History is being made again in the Stanley Cup playoffs.
On the heels of the first back-to-back champions in two decades, the NHL will get a new champion in the salary-cap era that began in 2005. Among the Lightning, Capitals, Jets and Golden Knights, only Tampa Bay has won the Stanley Cup, making this the first time the final four teams have combined for one title or fewer.
Tampa Bay is in the Eastern Conference final for the third time in four years, and Washington has made the playoffs 10 out of the past 11 seasons. Yet after one of Chicago, Boston, Los Angeles and Pittsburgh lifted the Cup every time since 2009, this crop of new blood is refreshing.
“They’re all good stories,” Capitals coach Barry Trotz said. “The same old story sometimes can get old. Once in a while a new chapter is written, and it’ll be good. This year there will be a new chapter.”
The next chapter begins with the Capitals visiting the Lightning on Friday night, followed by the Golden Knights at Winnipeg on Saturday night. It’s a full turnover from the final four teams last year: Pittsburgh, Ottawa, Nashville and Anaheim.
The Jets became the fourth and final team to reach the third round when they beat the defending Western Conference-champion Predators on the road in Game 7 on Thursday night. Winnipeg is the final hope for Canada’s first Cup celebration since Montreal in 1993 and is in the conference final for the first time in franchise history.
“Having some diversity amongst the league is great, and I think it just shows the competitive balance throughout the league,” Jets captain Blake Wheeler said. “Having good young players is a great place to start and you see that the teams that have good young players have gotten good fast. So I think it’s a good thing to have some fan bases have some extended postseason success. It just creates a better vibe.”
The Lightning are trying to create the vibe Hockey Bay hasn’t seen since winning the Cup in 2004. They fell short in a six-game loss to the Blackhawks in the 2015 final with this core, led by Steven Stamkos and Victor Hedman.
Even after missing the playoffs last year when Stamkos was out long term with a knee injury, Tampa Bay has plenty of recent playoff experience from recent runs and the additions of ex-Rangers players Ryan McDonagh, Dan Girardi and J.T. Miller.
“We’ve been here in this situation before,” Stamkos said. “There’s no panic or nervousness.
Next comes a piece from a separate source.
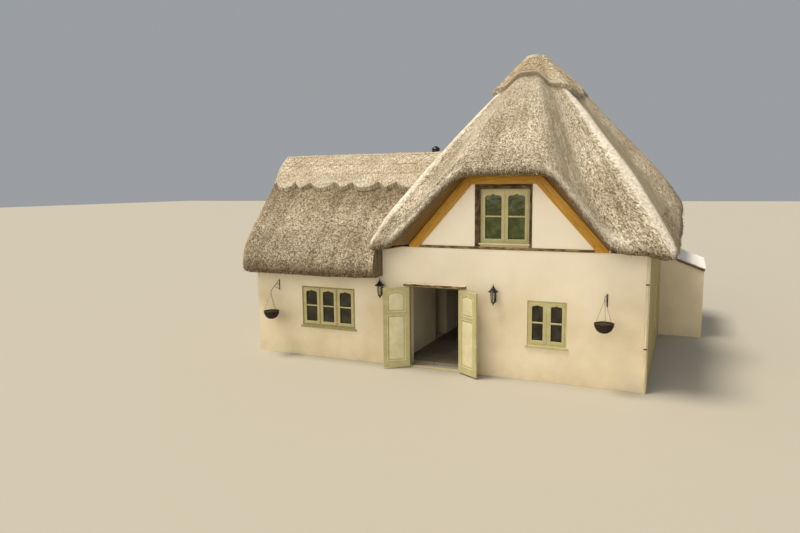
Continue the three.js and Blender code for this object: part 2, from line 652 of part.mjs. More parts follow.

We’re excited.”
Vegas hasn’t been in any situation before, building off the best inaugural season in NHL history by beating Los Angeles and San Jose to reach the West final. Among the four good stories remaining, none is as remarkable as the Golden Knights, who pieced together players from around the league to get further than anyone expected.
“I haven’t been around a team like this,” general manager George McPhee said. “This feels like more of a team than any team I’ve ever been with at the NHL level.”
McPhee’s former team in Washington has the same feeling. The Capitals aren’t as deep or talented as in years past, but they’re in the East final for the first time since 1998, when McPhee was in his first season as their GM.
“I’ve had some teams that have been very, very talented and they weren’t necessarily the best teams,” said Trotz, who is in the third round for the first time in 19 years as an NHL head coach. “I think the belief in the group, or the chemistry in the group, is the intangible and this group has a good chemistry about it.”
What excites Jets coach Paul Maurice most about the fresh teams in the conference finals is the hope it keeps alive in the remaining cities. And each one can legitimately believe its team has a chance to win it all.
“That’s the great part about competition,” Maurice said. “So that’s what’s the most exciting thing is you don’t know, right? There’s not a five-time Stanley Cup champion that’s just ran the first two series 4-0. It’s up for grabs. It’s right there.”